E.g. - if you use Perforce: - Someone syncs - The DB automatically picks up the changes, informed by the file system, and updates the DB.
The more of such things the better.
For instance, at $work we have a bunch of tables which are archives of raw click data. They are taking up quite a bit of space on disk, which we'd like to reclaim. Keeping the raw data around is good, since I want to create a summary table and you can't recreate raw data from summaries. The idea was to export the table data as CSV, and then when I had the time to for messing around with summaries I'd reload the data. With FDW I can leave the data as CSV and read it just like it was in a proper DB table. Win!

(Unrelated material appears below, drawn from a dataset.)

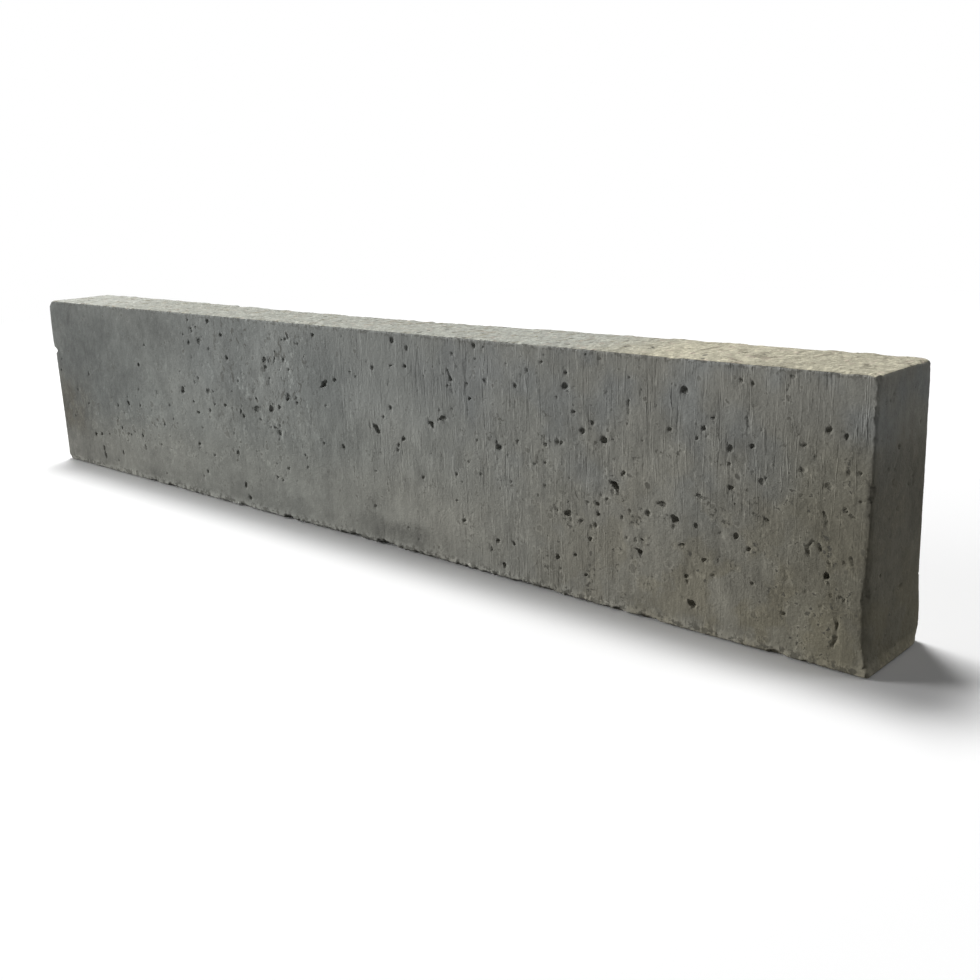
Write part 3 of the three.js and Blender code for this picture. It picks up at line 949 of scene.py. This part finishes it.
def mottles(graph, place, upright, x, face, to_left, smooth_part, mottled):
    """Clouds of brightness around 0, from broad ones down to the small marks at the left."""
    swirl = graph.math("ABSOLUTE", graph.sway(bend(graph, upright, 0.02, 0.008), 0.013, 1.5))
    swirl = graph.rise(swirl, 0.055, 0.0)
    swirl = graph.times(swirl, graph.rise(graph.cloud(place, 0.02), 0.44, 0.56))
    mottle = graph.sway(bend(graph, upright, 0.012, 0.005), 0.013, 3.0, 0.55)
    far_left = graph.sway(graph.stretch(place, 1.0, 1.0, 0.25), 0.0060)
    return graph.add(
        graph.times(graph.sway(place, 0.11, 1.0), 0.60),
        graph.times(mottle, mottled),
        graph.times(graph.sway(bend(graph, place, 0.04, 0.015), 0.040), smooth_part, 0.75),
        graph.times(graph.sway(place, 0.0070), smooth_part, 0.56),
        graph.times(swirl, graph.add(0.04, graph.times(to_left, 0.07))),
        graph.times(far_left, graph.rise(x, -0.28, -0.40), face, 0.42),
    )


def end_shade(graph, z, face):
    """The right end's changes of brightness: darker half way up, paler at its top, and paler at its
    foot as painted light.
    """
    middle = graph.zone((z, 0.060, 0.085), (z, 0.150, 0.120))
    change = graph.add(
        graph.times(middle, -0.23),
        graph.rise(z, 0.060, 0.030, 0.0, 0.16),
        graph.rise(z, 0.140, 0.165, 0.0, 0.08),
    )
    return graph.times(change, graph.rise(face, 1.0, 0.0))


def body_colour(graph, place, x, z, face, shade):
    """The faces' tone in a shade, warmer low down at the left and cooler high in the middle."""
    body = graph.shaded(body_tone(graph, place, x, z), shade)
    low_down = graph.times(graph.zone((z, 0.090, 0.045), (x, 0.26, 0.10)), face)
    body = graph.blend(low_down, body, LOW_WARMTH, "MULTIPLY")
    high_up = graph.zone((z, 0.090, 0.130), (x, -0.28, -0.18), (x, 0.26, 0.18))
    return graph.blend(high_up, body, HIGH_COOLNESS, "MULTIPLY")


def painted_hole_shade(graph, place, hollow):
    """How far the carved hollows are darkened with painted shade: a step near their edge and
    another one deeper down.
    """
    sunk = graph.add(hollow, graph.times(graph.sway(place, 0.0020), 2.0))
    painted_shade = graph.add(graph.rise(sunk, 0.3, 0.8, 0.0, 0.23), graph.rise(sunk, 1.1, 2.2, 0.0, 0.22))
    return graph.times(painted_shade, graph.rise(graph.cloud(place, 0.011, 1.0), 0.38, 0.62, 0.6, 1.4))


# The front's marks fade out between these places, where the right end begins.
END_BEGINS = (0.4905, 0.4935)
ROUGHNESS = 0.88
SPECULAR = 0.3


def make_concrete():
    """Grey cast concrete, cooler at the left end and more olive at the right."""
    material = bpy.data.materials.new("concrete")
    material.use_nodes = True
    tree = material.node_tree
    shader = tree.nodes["Principled BSDF"]
    graph = Graph(tree)
    place = graph.node("ShaderNodeTexCoord", {}).outputs["Object"]
    axes = graph.node("ShaderNodeSeparateXYZ", {0: place}).outputs
    x, z = axes[0], axes[2]
    top, edge, hollow = (graph.attribute(name) for name in ("top", "edge", "hollow"))
    face = graph.rise(x, *END_BEGINS, 1.0, 0.0)
    upright = graph.stretch(place, 1.0, 1.0, 0.5)

    to_left, smooth_part, mottled = smoothness(graph, x, z, face)
    streaks = soft_streaks(graph, place, upright, x, smooth_part)
    grain = graph.sway(place, 0.0016, 1.0, 0.7)
    grain_strength = graph.add(graph.rise(x, 0.08, 0.25, 0.22, 0.32), graph.times(to_left, 0.14))
    pale_lines_and_highlights, shaded_scores = drag_lines(graph, place, x, z, face)
    pit_shade, rim_highlights = small_pits(graph, place, pit_crowding(graph, place, x, z))
    crack_shade_and_specks, flake_rim_highlights, flakes = scuffs(graph, place, x, z, face)
    crumbs, painted_base_light = crumbs_by_arrises(graph, place, z, face)
    furrow_shade, ridge_highlights = wrinkles(graph, place, x, z, face)

    # Some terms are painted light: highlights on the pale drag lines, the pinholes' edges, the
    # cracks' edges and the creases' folds, shade in the drag lines' scores, and a paler base and
    # right-end foot for light from the floor.
    shade = graph.add(
        1.0,
        stains(graph, place, face),
        end_shade(graph, z, face),
        mottles(graph, place, upright, x, face, to_left, smooth_part, mottled),
        graph.times(grain, grain_strength),
        graph.times(ridge_highlights, 0.40),
        graph.times(streaks, 0.38),
        graph.times(pale_lines_and_highlights, 0.30),
        graph.times(shaded_scores, -0.28),
        graph.times(rim_highlights, 0.19),
        graph.times(flake_rim_highlights, 0.32),
        graph.times(flakes, 0.12),
        graph.times(edge, 0.28),
        graph.times(painted_base_light, 0.40),
    )
    body = body_colour(graph, place, x, z, face, shade)
    body = graph.blend(top, body, float_tone(graph, place, x))
    # Painted shade: the carved hollows, pinholes, cracks, creases and crumbled arrises are darkened
    # for the shade that falls inside them.
    painted_shade = graph.most(
        painted_hole_shade(graph, place, hollow),
        graph.times(pit_shade, 0.80),
        graph.times(crack_shade_and_specks, 0.85),
        graph.times(furrow_shade, 0.62),
        graph.times(crumbs, 0.55, graph.rise(top, 0.0, 1.0, 1.0, 0.0)),
    )
    tree.links.new(graph.blend(painted_shade, body, HOLLOW_SHADE), shader.inputs["Base Color"])
    shader.inputs["Roughness"].default_value = ROUGHNESS
    shader.inputs["Specular IOR Level"].default_value = SPECULAR

    crust = graph.cloud(place, 0.0035, 2.0, 0.6)
    relief = graph.add(
        graph.times(grain, 0.16),
        graph.times(streaks, 0.20),
        graph.times(pale_lines_and_highlights, 0.20),
        graph.times(shaded_scores, -0.20),
        graph.times(flakes, 0.16),
        graph.times(crust, graph.add(0.5, graph.times(top, 0.4))),
    )
    bump = graph.node("ShaderNodeBump", {"Height": relief, "Distance": MM, "Strength": 1.0})
    tree.links.new(bump.outputs[0], shader.inputs["Normal"])
    return material


# ---------------------------------------------------------------- studio

# The floor: how white it is, how much light it throws back up, its half width, how far under
# the kerb it lies, and the distances between which it fades out to white.
FLOOR_WHITE = 0.90
FLOOR_BOUNCE = 0.16
FLOOR_REACH = 4.0
FLOOR_DROP = 0.2 * MM
FLOOR_FADE = (1.3, 2.2)


def make_floor():
    """A white floor that keeps the kerb's shadow and fades out to white around it."""
    mesh = bpy.data.meshes.new("floor")
    corners = [(-1, -1), (1, -1), (1, 1), (-1, 1)]
    height = LOW[2] - FLOOR_DROP
    points = [(x * FLOOR_REACH, y * FLOOR_REACH, height) for x, y in corners]
    mesh.from_pydata(points, [], [(0, 1, 2, 3)])
    floor = new_object("floor", mesh)
    material = bpy.data.materials.new("floor")
    material.use_nodes = True
    tree = material.node_tree
    tree.nodes.clear()
    graph = Graph(tree)
    place = graph.node("ShaderNodeTexCoord", {}).outputs["Object"]
    away = graph.vector("LENGTH", place)
    seen = graph.node("ShaderNodeBsdfDiffuse", {"Color": rgb(*[FLOOR_WHITE] * 3)}).outputs[0]
    white = graph.node("ShaderNodeEmission", {"Strength": 1.0}).outputs[0]
    fade = graph.rise(away, *FLOOR_FADE)
    seen = graph.node("ShaderNodeMixShader", {0: fade, 1: seen, 2: white}).outputs[0]
    lit = graph.node("ShaderNodeBsdfDiffuse", {"Color": rgb(*[FLOOR_BOUNCE] * 3)}).outputs[0]
    both = graph.node("ShaderNodeMixShader", {0: seen_directly(graph), 1: lit, 2: seen}).outputs[0]
    graph.node("ShaderNodeOutputMaterial", {"Surface": both})
    mesh.materials.append(material)


def seen_directly(graph):
    """1 for rays from the camera, also after a mirror or glass."""
    path = graph.node("ShaderNodeLightPath", {}).outputs
    names = ("Is Camera Ray", "Is Glossy Ray", "Is Transmission Ray")
    return graph.most(*(path[name] for name in names))


def make_world(strength):
    """White behind the object, and a weaker even light on it."""
    world = bpy.data.worlds.new("studio")
    bpy.context.scene.world = world
    world.use_nodes = True
    tree = world.node_tree
    graph = Graph(tree)
    level = graph.rise(seen_directly(graph), 0.0, 1.0, strength, 1.0)
    background = tree.nodes["Background"]
    background.inputs["Color"].default_value = rgb(1.0, 1.0, 1.0)
    tree.links.new(level, background.inputs["Strength"])


def make_lamp(name, towards, distance, size, power):
    """A square soft box in a direction from the kerb's middle, facing it."""
    data = bpy.data.lights.new(name, "AREA")
    data.shape = "SQUARE"
    data.size = size
    data.energy = power
    lamp = new_object(name, data)
    way = Vector(towards).normalized()
    middle = Vector((LOW + HIGH) / 2)
    lamp.location = middle + way * distance
    lamp.rotation_euler = way.to_track_quat("Z", "Y").to_euler()


WORLD_LIGHT = 0.05
# Soft boxes, as (name, direction from the kerb's middle, distance, size, power).
LAMPS = [
    ("key", (-0.30, 0.185, 1.0), 6.0, 1.7, 360),
    ("fill", (-1.6, -0.8, 0.5), 6.0, 2.2, 185),
    ("low", (-0.85, -0.52, 0.12), 6.0, 1.5, 150),
    ("rim", (0.9, 0.55, 1.0), 6.0, 2.2, 44),
]
# The camera stands low off the right end, and is rolled slightly.
CAMERA_PLACE = Vector((0.7675, -0.6447, 0.2987))
CAMERA_AIM = Vector((0.2026, -0.0505, 0.0745))
CAMERA_ROLL = math.radians(-2.193)
LENS = 41.504


def make_camera():
    """The camera at the place from which the kerb is known."""
    data = bpy.data.cameras.new("camera")
    data.lens = LENS
    data.clip_start = 0.01
    camera = new_object("camera", data)
    turn = (CAMERA_AIM - CAMERA_PLACE).to_track_quat("-Z", "Y").to_matrix().to_4x4()
    camera.matrix_world = (
        Matrix.Translation(CAMERA_PLACE) @ turn @ Matrix.Rotation(CAMERA_ROLL, 4, "Z")
    )
    bpy.context.scene.camera = camera


make_camera()
piece = make_skin()
piece.data.materials.clear()
piece.data.materials.append(make_concrete())
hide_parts(NODE)
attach(piece, "root")
make_floor()
make_world(WORLD_LIGHT)
for lamp in LAMPS:
    make_lamp(*lamp)
bpy.context.scene.view_settings.view_transform = "Standard"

Or even better, again at $work we use Mysql. But I hate it because SQL strict mode isn't enabled and mysql does really stupid things with my data in "normal" mode. I can't safely turn on strict at this point because I don't have the time for testing everything. I also really like Pg and would love to switch. But again, I don't have the time to do it. What I've been thinking about is using the FDW capabilities (in particular the upcoming writable FDW in 9.3) as a way to safely and slowly migrate DB platforms. It's only an idea in my head right now, but it's an intriguing one.
Here, you aren't storing the data in the database. You don't have to take any additional action to sync the file and db when you add rows to the file, so it's not loaded into the database.
The create statement is just a declaration, and doesn't load data into a postgres table. Instead, it just tells postgres how to access the file. So if I then do a query that is limited to the first few rows, it will only ever need to read the first few "rows" of the file.
Naturally, I thought JSON was better than relational DB's for this, but I wasn't sure how best to store this data. The relation data that I do have is stashed in .csv files that I'm transitioning over to sqlite, so I was wondering if there was a sqlite-esque DB for JSON - I was assuming something like Couch or Redis. But am I missing something, and that JSON itself IS the database?
So, I think you should probably compare the json_fdw to json serde, and Citus DB to Hive.